M. Shukla; R. Roy; P. Singh; S. Ahmed; A. Alahi

Advances in computing have enabled widespread access to pose estimation, creating new sources of data streams. Unlike mock set-ups for data collection, tapping into these data streams through on-device active learning allows us to directly sample from the real world to improve the spread of the training distribution. However, on-device computing power is limited, implying that any candidate active learning algorithm should have a low compute footprint while also being reliable. Although multiple algorithms cater to pose estimation, they either use extensive compute to power state-of-the-art results or are not competitive in low-resource settings.
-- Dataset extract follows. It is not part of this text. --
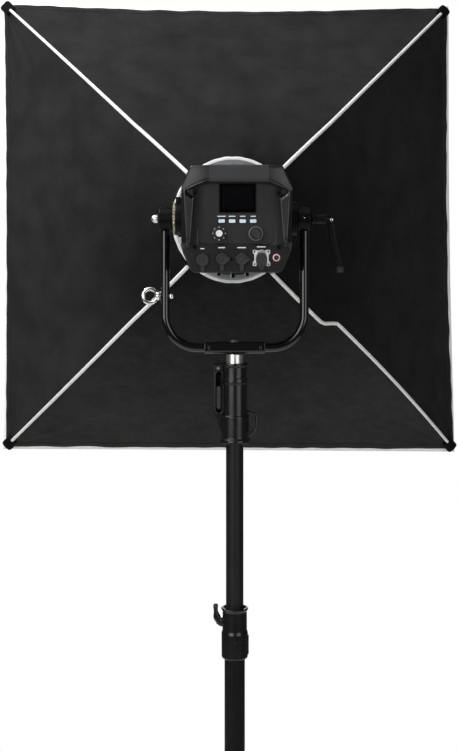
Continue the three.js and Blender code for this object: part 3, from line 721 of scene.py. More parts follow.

We address this limitation with VL4Pose (Visual Likelihood For Pose Estimation), a first principles approach for active learning through out-of-distribution detection. We begin with a simple premise: pose estimators often predict incoherent poses for out-of-distribution samples. Hence, can we identify a distribution of poses the model has been trained on, to identify incoherent poses the model is unsure of? Our solution involves modelling the pose through a simple parametric Bayesian network trained via maximum likelihood estimation. Therefore, poses incurring a low likelihood within our framework are out-of-distribution samples making them suitable candidates for annotation. We also observe two useful side-outcomes: VL4Pose in-principle yields better uncertainty estimates by unifying joint and pose level ambiguity, as well as the unintentional but welcome ability of VL4Pose to perform pose refinement in limited scenarios. We perform qualitative and quantitative experiments on three datasets: MPII, LSP and ICVL, spanning human and hand pose estimation. Finally, we note that VL4Pose is simple, computationally inexpensive and competitive, making it suitable for challenging tasks such as on-device active learning.

2022-11-21. 33rd British Machine Vision Conference (BMVC 2022), London, UK, November 21-24, 2022.